Mumbai: In a major after-effect of Chinese stock crash, Indian markets witnessed a sharp fall on Thursday with Sensex plunging over 500 points to crack below the 25,000-level while Nifty breached 7,600 - their lowest level in over three weeks.
The rupee fell to 66.95/dollar today, continuing its recent weakness amid a depreciation of the Chinese yuan. The rupee had closed at 66.82 on Wednesday.
In the Indian markets, metal stocks came under strong selling pressure on concerns that the depreciation of the Chinese yuan could make imports cheaper. Oil stocks also tumbled following global crude prices plunging to 11-year lows.
The sensex tumbled as selling pressure intensified after trading in Chinese shares was suspended for the second time this week.

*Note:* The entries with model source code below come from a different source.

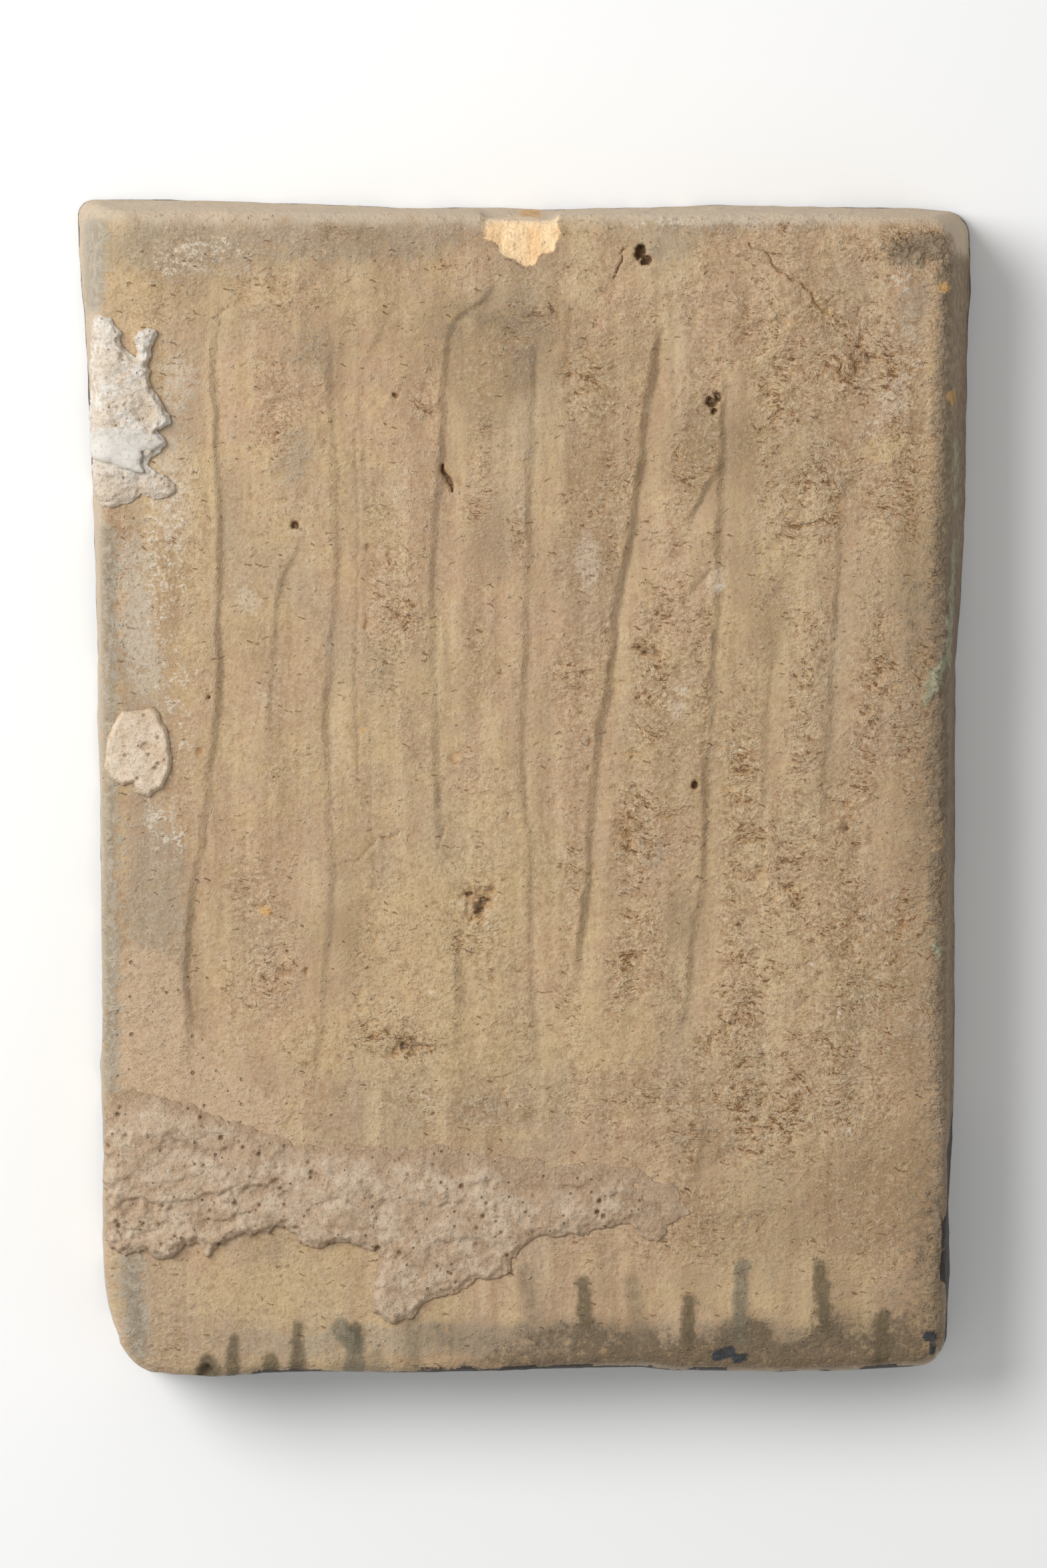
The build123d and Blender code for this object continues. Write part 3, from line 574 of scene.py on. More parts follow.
def hollows(x, y):
    # pits, deep holes and cracks: their depth, and how near the closest one is
    depth = np.zeros(x.shape)
    near = np.full(x.shape, farAway)
    ragged = layered(x, y, (0.30, 1.7, 41), (0.20, 0.9, 42))
    for markX, markY, halfWidth, halfHeight, deep in tileMarks["pits"]:
        away = ovalAway(x, y, markX, markY, halfWidth, halfHeight) * (1.0 + 0.3 * lumps(x, y, 2.4, 43)) + ragged
        depth = np.maximum(depth, deep * (1.0 - smoothStep(0.15, 1.0, away)) * (0.7 + 0.5 * lumps(x, y, 1.6, 44)))
        near = np.minimum(near, (away - 1.1) * min(halfWidth, halfHeight))
    for markX, markY, halfWidth, halfHeight, deep in tileMarks["holes"]:
        away = ovalAway(x, y, markX, markY, halfWidth + 0.3, halfHeight + 0.3) + 0.9 * ragged
        depth = np.maximum(depth, deep * (1.0 - smoothStep(0.45, 1.0, away)))
        near = np.minimum(near, (away - 1.3) * 1.2)
    for number, (points, width, deep) in enumerate(tileMarks["cracks"]):
        cut, nearest = crackDepth(x, y, points, 0.66 * width + 0.12, deep, 300 + 4 * number)
        depth = np.maximum(depth, cut)
        near = np.minimum(near, nearest - (1.0 if deep > 0.29 else 0.5))
    return depth, near


def runField(x, y, name):
    # distance in from the rim of the glaze runs of one kind
    field = np.full(x.shape, -fieldReach)
    for start, end, halfWidth in glazeRuns[name]:
        field = np.maximum(field, halfWidth - awayFromRun(x, y, start, end))
    return np.clip(field, -fieldReach, fieldReach)


def dripField(x, y, *kinds):
    field = np.full(x.shape, -fieldReach)
    for number, (start, end, halfWidth, kind) in enumerate(tileMarks["drips"]):
        if kind in kinds:
            # a drip is wider at its foot, where it left the tile's edge
            wide = halfWidth * (1.0 + 0.55 * smoothStep(-153.5, -160.5, y) + 0.22 * lumps(x, y, 3.5, 80 + number))
            away = awayFromRun(x + 0.35 * lumps(x, y, 3.0, 60 + number), y, start, end)
            field = np.maximum(field, wide - away)
    return np.clip(field, -fieldReach, fieldReach)


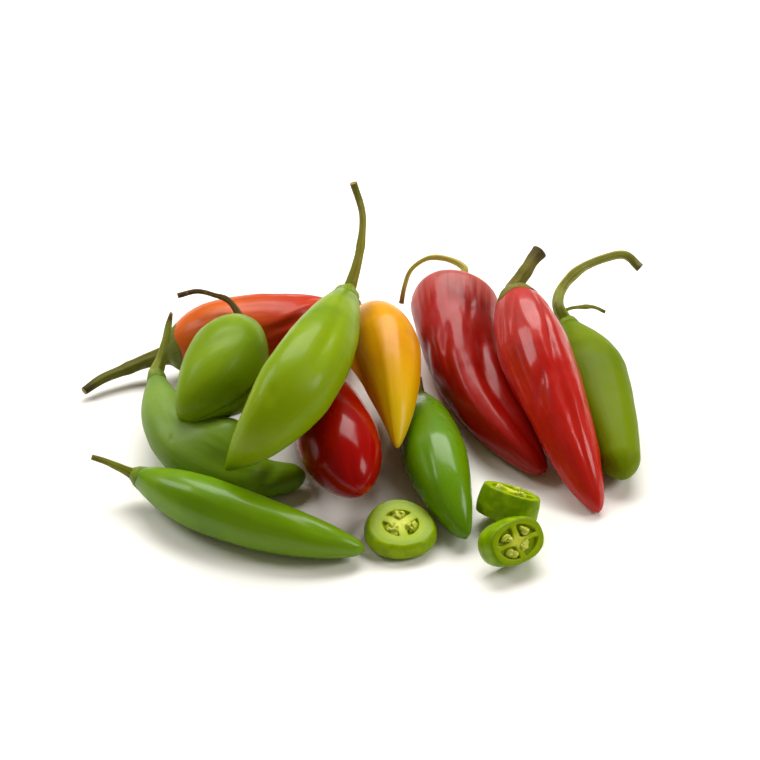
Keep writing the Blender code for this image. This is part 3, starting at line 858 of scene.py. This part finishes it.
living_skin = make_living_skin()
skin_relief = make_skin_relief()
print("groups:", [group.name for group in bpy.data.node_groups])

# %% A material around a group
def new_material(name, rough=0.3, coat=0.0, coat_rough=0.1, shine=0.5):
    """A Principled material with plain gloss values, its tree and its shader."""
    material = bpy.data.materials.new(name)
    material.use_nodes = True
    shader = material.node_tree.nodes["Principled BSDF"]
    shader.inputs["Roughness"].default_value = rough
    shader.inputs["Specular IOR Level"].default_value = shine
    shader.inputs["Coat Weight"].default_value = coat
    shader.inputs["Coat Roughness"].default_value = coat_rough
    return material, material.node_tree, shader


def bumped(tree, shader, height, depth):
    """Height in the skin, as light sees it. Depth is in mm."""
    bump = add(tree, "ShaderNodeBump", {"Strength": 1.0, "Distance": depth * MM,
                                        "Height": height})
    feed(shader.inputs["Normal"], out(tree, bump, "Normal"))

# %% What makes one skin differ
@dataclass
class Skin:
    main: tuple
    shade: tuple
    blush: tuple = None        # colour it turns to along its length
    blush_from: float = 0.2
    blush_to: float = 0.9
    # The pale crown colour is partly a wax bloom and partly a painted sheen of light.
    bloom_and_sheen: tuple = (200, 150, 140)
    bloom_and_sheen_amount: float = 0.0
    bloom_and_sheen_reach: float = 0.25
    gloss: tuple = (0.26, 0.40)
    shine: float = 0.14
    coat: float = 0.15
    crinkle: float = 0.15
    relief: float = 0.10       # mm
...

Trading on the Shanghai and Shenzhen bourses was halted, second time in this week, after shares plunged over 7 per cent within the first 30 minutes of trading, triggering the circuit breaker mechanism.
A similar plunge had triggered the circuit breaker on Monday, the first day the mechanism took effect.

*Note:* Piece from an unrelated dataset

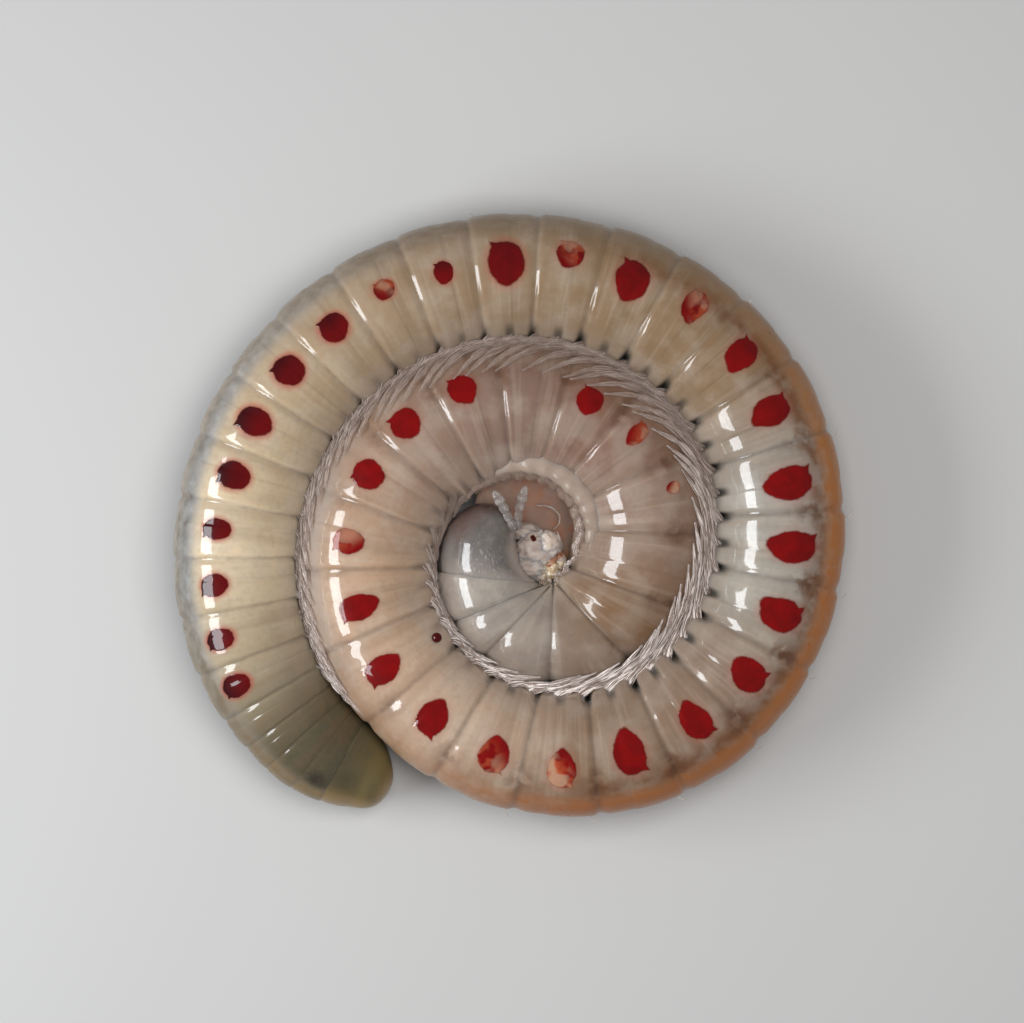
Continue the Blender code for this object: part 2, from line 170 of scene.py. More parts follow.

Today's trading was the shortest trading time in the history of China's capital market history, Xinhua news agency reported.

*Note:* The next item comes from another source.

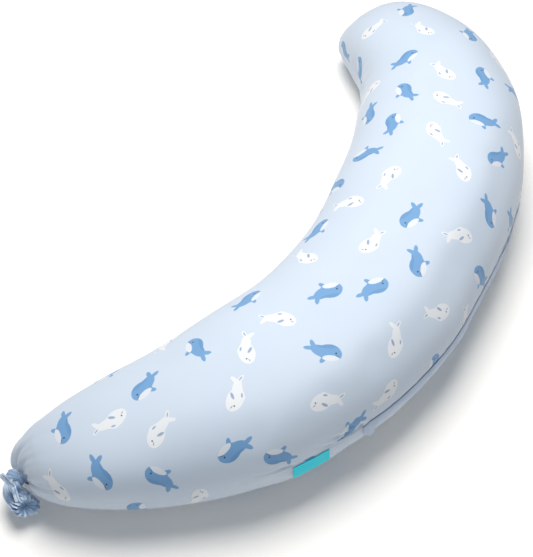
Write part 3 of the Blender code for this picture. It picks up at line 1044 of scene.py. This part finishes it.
def knit_height(nodes, place):
    """Fine jersey ribs with a little irregularity."""
    ribs = nodes.wave(place, 330.0, "Y", 0.6)
    courses = nodes.wave(place, 260.0, "X", 0.6)
    fuzz = nodes.noise(place, 2600.0, 2.0, 0.6)
    both = nodes.maths("ADD", ribs, nodes.maths("MULTIPLY", courses, 0.6))
    return nodes.maths("ADD", both, nodes.maths("MULTIPLY", fuzz, 0.8))


def cloth_ground(nodes, light, deep):
    """A ground colour with soft cloudy variation and fine melange."""
    place = nodes.object_place()
    cloudy = nodes.noise(place, 9.0, 3.0, 0.55)
    fine = nodes.noise(place, 900.0, 2.0, 0.7)
    share = nodes.maths("MULTIPLY", nodes.maths("ADD", cloudy, nodes.maths("MULTIPLY", fine, 0.5)), 0.45)
    return nodes.mix(share, light, deep)


# The two whales, nose to the left, drawn with ellipses in shares of a motif's half length
BLUE_WHALE = {
    # shape: how far its ellipses melt together, and x, y, half length, half height, turn_deg of each
    "body": (0.20, [(-0.30, 0.00, 0.60, 0.47, 0), (0.26, 0.04, 0.44, 0.29, 12)]),
    "tail": (0.06, [(0.62, 0.34, 0.27, 0.120, 62), (0.80, 0.10, 0.26, 0.115, -4)]),
    "fin": (0.0, [(0.00, -0.42, 0.25, 0.120, -56)]),
    "belly": (0.0, [(-0.40, -0.33, 0.46, 0.21, -4)]),
    "back": (0.0, [(-0.10, 0.38, 0.55, 0.16, -6)]),
    "eye": (0.0, [(-0.60, 0.02, 0.040, 0.052, 0)]),
    "mouth": (0.0, [(-0.68, -0.12, 0.080, 0.020, 24)]),
}
WHITE_WHALE = {
    "body": (0.18, [(-0.26, 0.02, 0.62, 0.42, 6), (0.34, -0.05, 0.44, 0.24, -12)]),
    "tail": (0.06, [(0.72, -0.32, 0.25, 0.110, -60), (0.86, -0.05, 0.24, 0.105, 18)]),
    "fin": (0.0, [(-0.10, 0.34, 0.18, 0.12, 20)]),
    "flippers": (0.0, [
        (-0.12, -0.16, 0.19, 0.072, -38), (0.04, 0.28, 0.12, 0.045, -20), (0.88, -0.05, 0.13, 0.040, 18),
    ]),
    "eye": (0.0, [(-0.58, 0.08, 0.036, 0.046, 0)]),
    "mouth": (0.0, [(-0.68, -0.04, 0.070, 0.018, 20)]),
}


def drawn(nodes, place, whale):
    """The node socket of each shape of a whale."""
    return {
        shape: nodes.all_of([nodes.ellipse(place, *row) for row in rows], blend)
        for shape, (blend, rows) in whale.items()
    }


def printed_cloth():
    """The cover: pale blue jersey with a print of blue and white whales."""
    nodes = Nodes("printed_jersey")
    place = nodes.uv("motif")
    kind = nodes.attribute("motif_kind")
    wobble = nodes.add("ShaderNodeTexNoise", {"Vector": place, "Scale": 3.0})["Color"]
    shifted = {0: wobble, 1: WOBBLE, 2: place}
    place = nodes.add("ShaderNodeVectorMath", shifted, operation="MULTIPLY_ADD")[0]
    colour = cloth_ground(nodes, GROUND, GROUND_DEEP)

    blue = drawn(nodes, place, BLUE_WHALE)
    blue_whole = nodes.all_of([blue["body"], blue["tail"], blue["fin"]], 0.08)
    blue_belly = nodes.maths("MINIMUM", blue["belly"], blue["body"])
    blue_back = nodes.maths("MINIMUM", blue["back"], blue["body"])
    white = drawn(nodes, place, WHITE_WHALE)
    white_whole = nodes.all_of([white["body"], white["tail"], white["fin"]], 0.07)
    is_white = nodes.maths("GREATER_THAN", kind, 0.5)
    is_blue = nodes.maths("SUBTRACT", 1.0, is_white)
    layers = [
        (blue_whole, BLUE, is_blue, 0.93),
        (blue_back, BLUE_DEEP, is_blue, 0.35),
        (blue_belly, WHITE, is_blue, 0.85),
        (blue["eye"], DARK, is_blue, 1.0),
        (blue["mouth"], DARK, is_blue, 0.8),
        (white_whole, WHITE, is_white, 0.9),
        (white["flippers"], GREY_BLUE, is_white, 0.85),
        (white["eye"], DARK, is_white, 1.0),
        (white["mouth"], DARK, is_white, 0.8),
    ]
    for shape, paint, chosen, strength in layers:
        share = nodes.maths("MULTIPLY", nodes.mask(shape), chosen)
        colour = nodes.mix(nodes.maths("MULTIPLY", share, strength), colour, paint)
    height = knit_height(nodes, nodes.uv("cloth"))
    return nodes.finish(colour, 0.62, height, 0.12, sheen=0.25, sheen_roughness=0.4)


def weave_height(nodes):
    """Fine fuzzy weave from the object's own space."""
    place = nodes.object_place()
    fuzz = nodes.noise(place, 1700.0, 2.0, 0.6)
    return nodes.maths("ADD", fuzz, nodes.wave(place, 300.0, "DIAGONAL", 1.5))


def tie_cloth():
    """The gathered jersey of the ties, mixed between painted shade and painted light by each point's painted
    fold shading, with deeper blue patches of the folded-up print.
    """
    nodes = Nodes("tie_jersey")
    # Painted shade in the pleats' valleys and painted light on their crests
    colour = nodes.mix(nodes.attribute("painted_fold_shade"), TIE_PAINTED_SHADE, TIE_PAINTED_LIGHT)
    patches = nodes.mask(nodes.noise(nodes.object_place(), 46.0), 0.53, 0.60)
    colour = nodes.mix(nodes.maths("MULTIPLY", patches, 0.55), colour, TIE_DEEP)
    return nodes.finish(colour, 0.75, weave_height(nodes), 0.3, sheen=0.2, sheen_roughness=0.45)


def placket_cloth():
    """The placket's plain jersey."""
    nodes = Nodes("placket_jersey")
    colour = cloth_ground(nodes, LILAC, GROUND_DEEP)
    return nodes.finish(colour, 0.84, weave_height(nodes), 0.2, sheen=0.2, sheen_roughness=0.45)


def tape_cloth():
    """Teal woven tape: a fine twill with a slightly paler selvedge line along each edge."""
    nodes = Nodes("teal_tape")
    down = nodes.add("ShaderNodeSeparateXYZ", {0: nodes.uv("tape")})["Y"]
    from_middle = nodes.maths("ABSOLUTE", nodes.maths("SUBTRACT", down, 0.5))
    from_line = nodes.maths("ABSOLUTE", nodes.maths("SUBTRACT", from_middle, 0.40))
    line = nodes.mask(nodes.maths("SUBTRACT", 0.018, from_line), -0.008, 0.008)
    mottled = nodes.noise(nodes.object_place(), 420.0, 3.0, 0.6)
    colour = nodes.mix(nodes.maths("MULTIPLY", mottled, 0.55), TEAL, TEAL_DEEP)
    colour = nodes.mix(nodes.maths("MULTIPLY", line, 0.30), colour, TEAL_PALE)
    twill = nodes.wave(nodes.object_place(), 520.0, "DIAGONAL", 0.4)
    return nodes.finish(colour, 0.55, twill, 0.25, sheen=0.1, sheen_roughness=0.5)


def tape_coordinates(made, rings):
    """Shares along and down the tape, for its selvedge lines."""
    rows, columns = rings.shape[:2]
    half = columns // 2
    down = np.concatenate([np.linspace(0, 1, half), np.linspace(1, 0, half)])
    vertex = np.minimum(values_of(made.data.loops, "vertex_index", 1, int), rows * columns - 1)
    uv = np.stack([(vertex // columns) / (rows - 1), down[vertex % columns]], -1)
    made.data.uv_layers.new(name="tape").data.foreach_set("uv", uv.ravel())


# Stage

def camera():
    """A camera at the photo's viewing angle."""
    data = bpy.data.cameras.new("camera")
    data.lens = CAMERA_LENS_MM
    data.sensor_width = 36.0
    made = linked("camera", data)
    turned = (
        Matrix.Rotation(math.radians(CAMERA_AZIMUTH_DEG), 4, "Z")
        @ Matrix.Rotation(math.radians(90.0 - CAMERA_ELEVATION_DEG), 4, "X")
        @ Matrix.Rotation(math.radians(CAMERA_ROLL_DEG), 4, "Z")
    )
    aim = Matrix.Translation((CAMERA_AIM[0] + SHIFT[0], CAMERA_AIM[1] + SHIFT[1], 0.0))
    made.matrix_world = aim @ turned @ Matrix.Translation((0.0, 0.0, CAMERA_DISTANCE))
    bpy.context.scene.camera = made


def area_light(name, place, aim, size, power, colour):
    """A round soft light at a place, turned towards its aim."""
    data = bpy.data.lights.new(name, "AREA")
    data.shape = "DISK"
    data.size = size
    data.energy = power
    data.color = colour
    made = linked(name, data)
    made.location = place
    made.rotation_euler = (Vector(aim) - Vector(place)).to_track_quat("-Z", "Y").to_euler()


# The floor is a faintly lit table, as under a product photo, which keeps the shadows pale
FLOOR_CORNERS = [(-9, -9, 0), (9, -9, 0), (9, 9, 0), (-9, 9, 0)]
FLOOR_LOOK = {
    "Base Color": (0.98, 0.95, 0.91, 1.0),
    "Emission Color": (1.0, 1.0, 1.0, 1.0),
    "Emission Strength": 0.05,
    "Roughness": 0.95,
    "Specular IOR Level": 0.0,
}
LIGHTS = [
    # name, place, aim, size, power, colour
    ("softbox", (0.33, 0.36, 2.6), (0.0, 0.0, 0.1), 1.8, 79.0, (1.0, 0.985, 0.965)),
    ("fill", (-2.6, -1.4, 0.8), (0.0, 0.0, 0.16), 1.4, 7.0, (0.84, 0.92, 1.0)),
]
DOME_COLOUR = (0.80, 0.90, 1.0, 1.0)
DOME_STRENGTH = 0.24


def stage():
    """Plain pale floor and soft studio light: a large softbox above, a low fill and a pale dome."""
    floor = made_mesh("floor", FLOOR_CORNERS, [(0, 1, 2, 3)])
    nodes = Nodes("floor_paper")
    nodes.fill(nodes.shader, FLOOR_LOOK)
    floor.data.materials.append(nodes.material)
    for light in LIGHTS:
        area_light(*light)
    world = bpy.data.worlds.new("studio")
    world.use_nodes = True
    background = world.node_tree.nodes["Background"]
    background.inputs["Color"].default_value = DOME_COLOUR
    background.inputs["Strength"].default_value = DOME_STRENGTH
    bpy.context.scene.world = world
    bpy.context.scene.view_settings.view_transform = "Standard"


def main():
    camera()
    stage()
    made, grid = cover()
    print_coordinates(made, grid)
    cloth_coordinates(made, grid)
    made.data.materials.append(printed_cloth())
    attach(made, "root")
    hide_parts("pillow")

    strip, rings = placket(grid)
    strip.data.materials.append(placket_cloth())
    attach(strip, "root")
    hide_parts("zip_placket")

    tape, rings = tab(grid)
    tape_coordinates(tape, rings)
    tape.data.materials.append(tape_cloth())
    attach(tape, "root")
    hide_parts("seam_tab")

    tie_material = tie_cloth()
    for which, node, pleats in (("near", "end_knot_near", NEAR_PLEATS), ("far", "end_knot_far", FAR_PLEATS)):
        knot = tie("tie_" + which, which, pleats)
        knot.data.materials.append(tie_material)
        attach(knot, "root")
        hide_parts(node)


main()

China's central bank again surprised markets by setting onshore yuan's value lower to the US dollar, sending the domestic stock markets tumbling.
China had depreciated its currency in August to shore up exports, a move that had roiled global markets; Thursday's depreciation too is likely to set off similar ripples across markets, including India.
The crash in China markets also triggered a sharp fall in other Asian markets. Japan's Nikkei shed 2.3 per cent while Hong Kong's Hang Seng plunged 2.75 per cent.